Radio World’s longtime supporter Mark Durenberger wrote to me to express concern about national publications that reportedly are using generative artificial intelligence tools to create articles — with or without transparency to readers. What about Radio World, he wondered?
Radio World’s policy, set by me and stated briefly in a past column, is not to use language-based artificial intelligence to create our stories.
If this were to change for a reason that I currently can’t imagine, I would explain it to readers.
(I exclude from this discussion widely available AI-based tools that we all use on our phones such as search engines that are part of daily American life, but it’s worth noting that AI in one form or another is all around us already.)
Our freelancers and columnists have been told of our policy and reminded to conform to it in their own work.
The only AI-based language tools that I’m conscious of using in our editorial workflow are those that create transcriptions of audio or video interviews we do. A human person reviews such content for accuracy before using it in reported material.
Generative AI of course can also be used in creating graphics and photos. In Radio World we do not use such images that aren’t labeled as such, and to date they have been used only in stories about AI itself.
I would not have a concern about using AI tools to create “concept images” or other graphics that merely create visual interest; I don’t feel we’d need to tell you, the reader, that AI was used in such cases, given that graphics tools have existed for decades to let us create or modify such images.
But an original image in a news or information context should not be manipulated to change meaning or mislead the viewer.
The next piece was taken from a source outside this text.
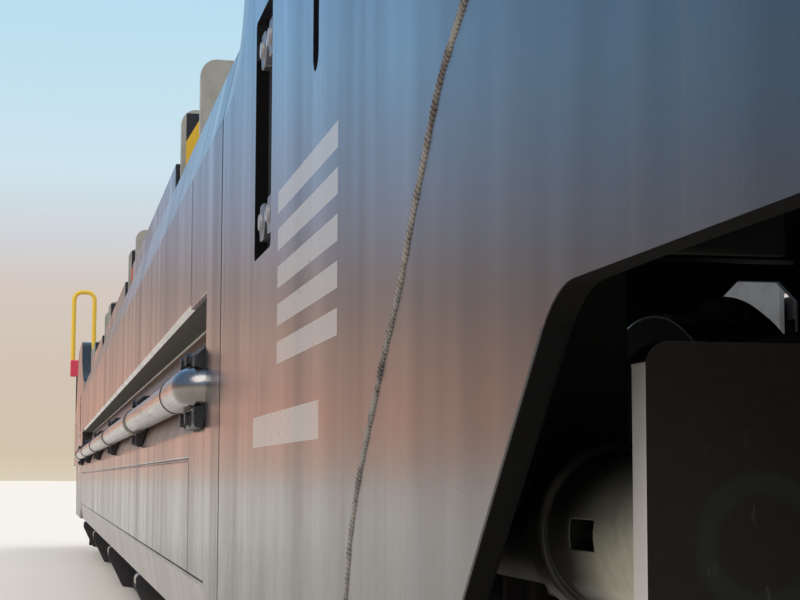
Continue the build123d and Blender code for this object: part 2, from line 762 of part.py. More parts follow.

And if a created image might be misinterpreted or misunderstood by a reader as being “real” when it fact it is not, we should identify it.
Our parent company, like many media organizations, is still trying to figure all this out; and the ground shifts around us as the tools become more capable, creating gray areas even as we try to stake out boundaries. But so far, it has been easy for me to tell where the “line” is, based on my gut and commonsense.
I would not for instance publish a photo in RW where we had taken the head of a person from one snapshot and cropped it into a different group photo to make her look better. However this is an example where someone else might have a different opinion about what constitutes acceptable modification, whether AI was involved or not.
I suspect Mark Durenberger’s main concern is with language-based content, and the short answer is that my personal intention overall for Radio World is to take the conservative course in applying any of these tools. If Future as a company decides tomorrow that it could replace your friendly editors with RW-GPT5, all bets are off; but I don’t see any signs of that to date.